Monday 19 October 2015

Sparky............

So I have had the worst insomnia for close to five years now (it's now such a part of me and my lifestyle). In actual fact insomnia is how I began writing. So as I lay sleepless at times like these the silence and peace of mind allows me to share my thoughts and like them my fears.  

I have extensively discussed loss here as it has been one of the realities I have been forced to deal with in my life. However the most disturbing sequence of events has had me burying my friends and peers. This by far has been the most anguishing experience.  You never think the friend you once shared a desk with in class and have kinda lost touch with is the one friend you would be forced to say goodbye to before being given the opportunity to catch up.

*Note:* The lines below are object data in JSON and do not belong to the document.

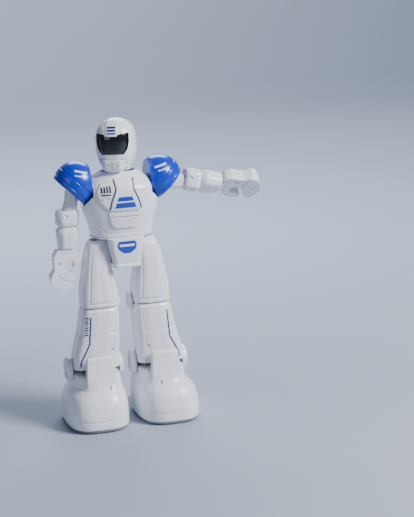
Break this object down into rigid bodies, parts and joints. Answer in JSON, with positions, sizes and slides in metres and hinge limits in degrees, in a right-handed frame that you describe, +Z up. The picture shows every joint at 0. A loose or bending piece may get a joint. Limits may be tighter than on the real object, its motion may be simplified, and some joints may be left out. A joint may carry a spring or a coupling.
{
  "type": "walking toy robot",
  "caption": "Humanoid toy robot with a turning head, swinging shoulders, lifting arms, open-grip hands and sliding feet with driven wheels.",
  "frame": {"origin": "centre of the posed robot's bounding box, on the plane of its soles", "axes": "+Z up, the robot faces -Y, and its left arm, raised sideways, points to +X"},
  "size_m": [0.1919, 0.08, 0.2668],
  "materials": {
    "white_plastic": "semi-gloss moulded ABS",
    "blue_plastic": "high-gloss moulded ABS",
    "black_gloss": "polished dark visor",
    "grey_plastic": "fine matt texture",
    "wheel_rubber": "matt rubber",
    "bright_steel": "plated",
    "board_green": "solder resist",
    "cell_wrap": "printed sleeve"
  },
  "bodies": {
    "torso": {"chest_shell": "white_plastic", "back_shell": "white_plastic", "chest_plate": "white_plastic", "belly_plate": "white_plastic", "neck_collar": "white_plastic", "pelvis_shell": "white_plastic", "hip_axle": "bright_steel", "circuit_board": "board_green", "speaker": "grey_plastic", "battery_1": "cell_wrap", "battery_2": "cell_wrap", "battery_3": "cell_wrap", "lower_contact": "bright_steel", "upper_contact": "bright_steel"},
    "door": {"battery_door": "white_plastic", "door_screw": "bright_steel"},
    "switch": {"power_switch": "grey_plastic"},
    "head": {"face_shell": "white_plastic", "rear_head_shell": "white_plastic", "visor": "black_gloss", "jaw": "white_plastic", "neck_post": "grey_plastic"},
    "left_shoulder": {"left_pauldron": "blue_plastic", "left_shoulder_pin": "bright_steel"},
    "left_arm": {"left_upper_arm": "white_plastic"},
    "left_lower_arm": {"left_forearm": "white_plastic", "left_hand": "white_plastic"},
    "left_leg": {"left_thigh_front": "white_plastic", "left_thigh_back": "white_plastic", "left_knee_disc": "white_plastic", "left_shin_front": "white_plastic", "left_shin_back": "white_plastic", "left_ankle_block": "grey_plastic"},
    "left_foot": {"left_foot_shell": "white_plastic", "left_sole": "grey_plastic", "left_ankle_pin": "white_plastic", "left_ankle_cap": "white_plastic", "left_foot_motor": "bright_steel"},
    "left_wheel": {"left_drive_wheel": "wheel_rubber", "left_drive_gear": "bright_steel"},
    "left_pinion": {"left_motor_pinion": "bright_steel"},
    "right_shoulder": {"right_pauldron": "blue_plastic", "right_shoulder_pin": "bright_steel"},
    "right_arm": {"right_upper_arm": "white_plastic"},
    "right_lower_arm": {"right_forearm": "white_plastic", "right_hand": "white_plastic"},
    "right_leg": {"right_thigh_front": "white_plastic", "right_thigh_back": "white_plastic", "right_knee_disc": "white_plastic", "right_shin_front": "white_plastic", "right_shin_back": "white_plastic", "right_ankle_block": "grey_plastic"},
    "right_foot": {"right_foot_shell": "white_plastic", "right_sole": "grey_plastic", "right_ankle_pin": "white_plastic", "right_ankle_cap": "white_plastic", "right_foot_motor": "bright_steel"},
    "right_wheel": {"right_drive_wheel": "wheel_rubber", "right_drive_gear": "bright_steel"},
    "right_pinion": {"right_motor_pinion": "bright_steel"}
  },
  "joints": [
    {"name": "right_hip", "type": "hinge", "parent": "torso", "child": "right_leg", "pos_m": [-0.0525, 0, 0.154], "axis": [1, 0, 0], "range_deg": [-8, 8]},
    {"name": "head_turn", "type": "hinge", "parent": "torso", "child": "head", "pos_m": [-0.0315, 0, 0.224], "axis": [0, 0, 1], "range_deg": [-35, 85]},
    {"name": "door_lift_off", "type": "slide", "parent": "torso", "child": "door", "axis": [0, 1, 0], "range_m": [0, 0.025]},
    {"name": "switch_slide", "type": "slide", "parent": "torso", "child": "switch", "axis": [1, 0, 0], "range_m": [0, 0.004]},
    {"name": "left_shoulder_swing", "type": "hinge", "parent": "torso", "child": "left_shoulder", "pos_m": [-0.006, 0.001, 0.213], "axis": [1, 0, 0], "range_deg": [-170, 60]},
    {"name": "left_arm_lift", "type": "hinge", "parent": "left_shoulder", "child": "left_arm", "pos_m": [0.0095, 0.001, 0.208], "axis": [0, -1, 0], "range_deg": [-77, 13]},
    {"name": "left_forearm_turn", "type": "hinge", "parent": "left_arm", "child": "left_lower_arm", "pos_m": [0.04131, 0.001, 0.2062], "axis": [-0.9744, 0, 0.225], "range_deg": [-50, 130]},
    {"name": "left_hip", "type": "hinge", "parent": "torso", "child": "left_leg", "pos_m": [-0.0105, 0, 0.154], "axis": [1, 0, 0], "range_deg": [-8, 8]},
    {"name": "left_ankle", "type": "hinge", "parent": "left_leg", "child": "left_foot", "pos_m": [-0.0025, 0.008, 0.048], "axis": [1, 0, 0], "range_deg": [-8, 8]},
    {"name": "left_wheel_spin", "type": "hinge", "parent": "left_foot", "child": "left_wheel", "pos_m": [0.0105, 0.016, 0.0096], "axis": [1, 0, 0], "continuous": true},
    {"name": "left_pinion_spin", "type": "hinge", "parent": "left_foot", "child": "left_pinion", "pos_m": [0.0035, 0.0052, 0.0096], "axis": [1, 0, 0], "continuous": true},
    {"name": "right_shoulder_swing", "type": "hinge", "parent": "torso", "child": "right_shoulder", "pos_m": [-0.057, 0.001, 0.213], "axis": [1, 0, 0], "range_deg": [-170, 60]},
    {"name": "right_arm_lift", "type": "hinge", "parent": "right_shoulder", "child": "right_arm", "pos_m": [-0.0725, 0.001, 0.208], "axis": [0, 1, 0], "range_deg": [0, 90]},
    {"name": "right_forearm_turn", "type": "hinge", "parent": "right_arm", "child": "right_lower_arm", "pos_m": [-0.0779, 0.001, 0.1766], "axis": [0, 0, 1], "range_deg": [-90, 90]},
    {"name": "right_ankle", "type": "hinge", "parent": "right_leg", "child": "right_foot", "pos_m": [-0.0605, 0.008, 0.048], "axis": [1, 0, 0], "range_deg": [-8, 8]},
    {"name": "right_wheel_spin", "type": "hinge", "parent": "right_foot", "child": "right_wheel", "pos_m": [-0.0735, 0.016, 0.0096], "axis": [1, 0, 0], "continuous": true},
    {"name": "right_pinion_spin", "type": "hinge", "parent": "right_foot", "child": "right_pinion", "pos_m": [-0.0665, 0.0052, 0.0096], "axis": [1, 0, 0], "continuous": true}
  ],
  "couplings": [
    {"joint": "left_pinion_spin", "follows": "left_wheel_spin", "ratio": -2},
    {"joint": "right_pinion_spin", "follows": "right_wheel_spin", "ratio": -2},
    {"joint": "left_hip", "follows": "right_hip", "ratio": -1},
    {"joint": "right_ankle", "follows": "right_hip", "ratio": -1},
    {"joint": "left_ankle", "follows": "right_hip", "ratio": 1}
  ]
}
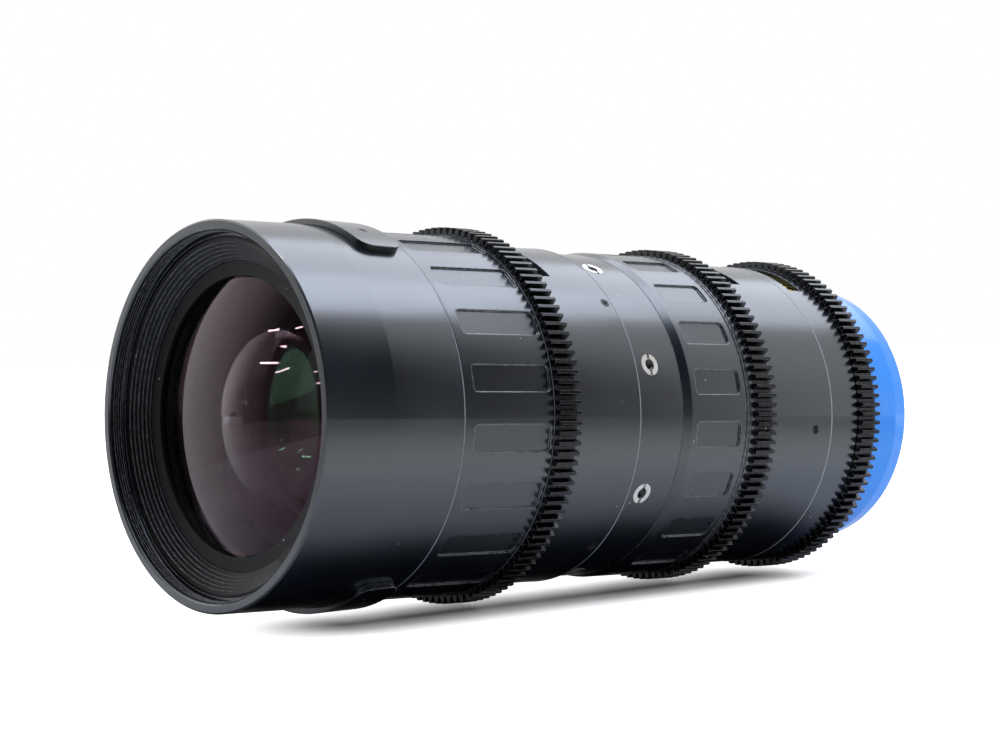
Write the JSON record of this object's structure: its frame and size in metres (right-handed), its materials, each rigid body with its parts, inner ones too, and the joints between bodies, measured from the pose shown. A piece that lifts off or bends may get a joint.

Conversations remain incomplete and the dreams and plans you shared are the gut wrenching reminder of how unfair life can be. Again death has angered me so with its injustice with its unfair theft of the young. The future is being pulled out from under us, mothers and father's burying children they hoped would bury them, siblings sayig goodbye to friends they needed to get through the good and bad days. The broken hearted are increasing, sadness becomes the reality as loss continues its onslaught on the future.

I lost my baby sister a few years ago and this has been by far one of the most disturbing losses I have ever experienced, to the point where I got fungus from the inability to understand how a 13 year old beautiful girl full of life, with such a bright future ahead could have her life taken away. At 13 she had one of the most unfair exits to life and many times I wish she had been given the grace to live a little longer. I often wish I had the opportunity to tell her she was loved or the chance to change her life. The helplessness I felt when she passed was indescribable, nothing I could do would change her fate no money, power or ability could stop it. No warning or preparation came either just the sad end that was forced down my throat.

I will never understand why, I can never fully accept how this is a necessary experience.  All I know is that life is tragically unfair and it is ever so important to let the ones you love and care for know that you care and love them deeply. Simply because we may get to the point where it's too late to say  ....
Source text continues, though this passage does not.